The Christian life, then, is not a life free from questions. It is a life anchored amid them. We learn to live faithfully without full resolution, trusting the character of God more than the clarity of circumstances. We learn to walk by faith, not by sight, because sight is limited to the present moment, while faith rests in God’s enduring purposes.
This perspective guards us from despair on one side and cynicism on the other. Despair insists that suffering is meaningless. Cynicism insists that love is naïve. The cross rejects both. It declares that suffering can be redeemed and that love is stronger than death.
One day, Scripture promises, the question of evil will finally fall silent. Not because it was ignored, but because it was answered fully. God will wipe away every tear. Death will be no more. The wounds of this world will be healed. And the only scars left in the universe will be the ones on the hands of Christ—eternal reminders of love’s victory.

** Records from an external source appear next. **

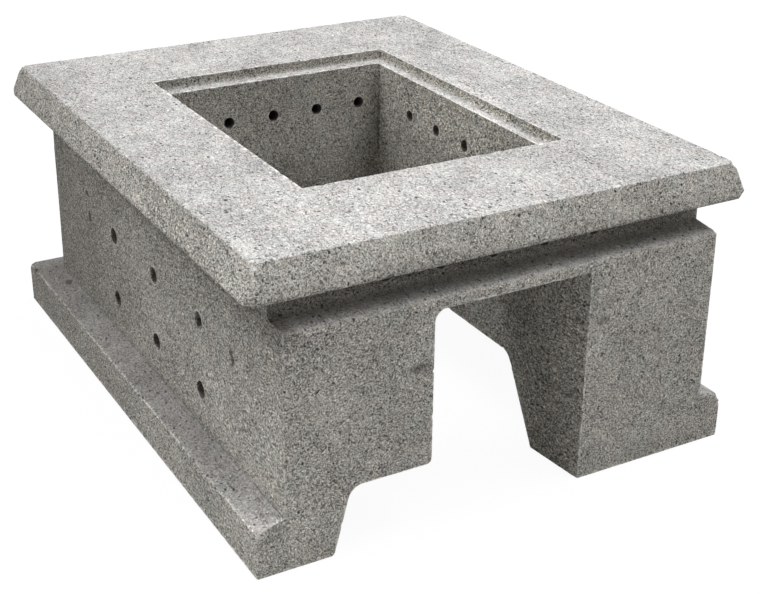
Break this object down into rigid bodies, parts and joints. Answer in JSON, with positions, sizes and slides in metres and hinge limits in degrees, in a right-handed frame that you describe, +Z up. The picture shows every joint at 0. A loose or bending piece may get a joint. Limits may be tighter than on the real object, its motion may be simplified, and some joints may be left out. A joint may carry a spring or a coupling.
{
  "type": "refractory firebox block",
  "caption": "One-piece cast refractory block with a flared flange round a rebated pit, air bores in its walls, and an ash channel below that opens to the front.",
  "frame": {"origin": "centre of the footprint, on the floor", "axes": "+X left to right seen from the front, +Y front to back, +Z up"},
  "size_m": [0.4166, 0.5233, 0.236],
  "materials": {
    "refractory": "matte"
  },
  "bodies": {
    "root": {"firebox_block": "refractory"}
  },
  "joints": []
}
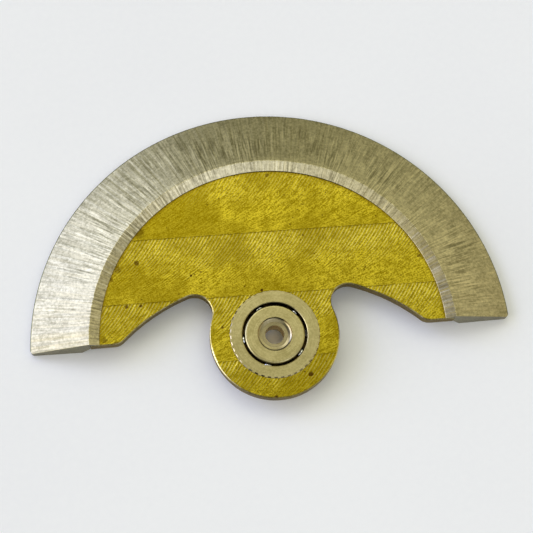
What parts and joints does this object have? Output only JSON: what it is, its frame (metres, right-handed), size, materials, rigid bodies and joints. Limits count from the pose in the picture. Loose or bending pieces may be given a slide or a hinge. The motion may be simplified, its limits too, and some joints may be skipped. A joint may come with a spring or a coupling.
{
  "type": "automatic watch rotor",
  "caption": "Oscillating weight for an automatic watch: half-ring weight on a striped brass plate, turning on a ball bearing with a toothed outer ring.",
  "frame": {"origin": "on the bearing's axis, at the flat face of the inner ring that seats on the movement", "axes": "+Z along the bearing's axis, out of the decorated face; +Y towards the middle of the half ring; +X along the long side"},
  "size_m": [0.0256, 0.0162, 0.0016],
  "materials": {
    "heavy_alloy": "radially brushed",
    "striped_brass": "wide straight stripes of fine slanting lines",
    "bearing_steel": "fine turned and lapped",
    "cage_brass": "as stamped",
    "ball_steel": "polished"
  },
  "bodies": {
    "inner_ring": {"bearing_inner_core": "bearing_steel", "bearing_inner_cone": "bearing_steel"},
    "rotor": {"half_ring_weight": "heavy_alloy", "carrier_plate": "striped_brass", "bearing_outer_ring": "bearing_steel"},
    "cage": {"ball_cage": "cage_brass"},
    "ball_1": {"ball_1": "ball_steel"},
    "ball_2": {"ball_2": "ball_steel"},
    "ball_3": {"ball_3": "ball_steel"},
    "ball_4": {"ball_4": "ball_steel"},
    "ball_5": {"ball_5": "ball_steel"}
  },
  "joints": [
    {"name": "rotor_spin", "type": "hinge", "parent": "inner_ring", "child": "rotor", "pos_m": [0, 0, 0.00052], "axis": [0, 0, 1], "continuous": true},
    {"name": "cage_spin", "type": "hinge", "parent": "inner_ring", "child": "cage", "pos_m": [0, 0, 0.00052], "axis": [0, 0, 1], "continuous": true},
    {"name": "ball_1_spin", "type": "hinge", "parent": "cage", "child": "ball_1", "pos_m": [0.00118, 0.00117, 0.00052], "axis": [0, 0, 1], "continuous": true},
    {"name": "ball_2_spin", "type": "hinge", "parent": "cage", "child": "ball_2", "pos_m": [-0.00068, 0.00152, 0.00052], "axis": [0, 0, 1], "continuous": true},
    {"name": "ball_3_spin", "type": "hinge", "parent": "cage", "child": "ball_3", "pos_m": [-0.00166, -0.00009, 0.00052], "axis": [0, 0, 1], "continuous": true},
    {"name": "ball_4_spin", "type": "hinge", "parent": "cage", "child": "ball_4", "pos_m": [-0.0005, -0.00158, 0.00052], "axis": [0, 0, 1], "continuous": true},
    {"name": "ball_5_spin", "type": "hinge", "parent": "cage", "child": "ball_5", "pos_m": [0.0013, -0.00103, 0.00052], "axis": [0, 0, 1], "continuous": true}
  ],
  "couplings": [
    {"joint": "cage_spin", "follows": "rotor_spin", "ratio": 0.5639},
    {"joint": "ball_1_spin", "follows": "rotor_spin", "ratio": 3.8488},
    {"joint": "ball_2_spin", "follows": "rotor_spin", "ratio": 3.8488},
    {"joint": "ball_3_spin", "follows": "rotor_spin", "ratio": 3.8488},
    {"joint": "ball_4_spin", "follows": "rotor_spin", "ratio": 3.8488},
    {"joint": "ball_5_spin", "follows": "rotor_spin", "ratio": 3.8488}
  ]
}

Until that day, we live with confidence rooted not in explanation, but in presence. We trust a God who has shown us who He is when the cost was highest. We follow a Savior who did not turn away from suffering, but transformed it.
So when the question arises again—and it will—when pain presses close and answers feel distant, we return to the cross. Not to analyze it, but to remember it. There, love met evil and did not retreat. There, suffering was taken up into redemption. There, God showed us that even in a broken world, He is faithful.
The question evil cannot answer is not why suffering exists, but how love endures.
The cross stands as the answer—quiet, sufficient, and unshakable.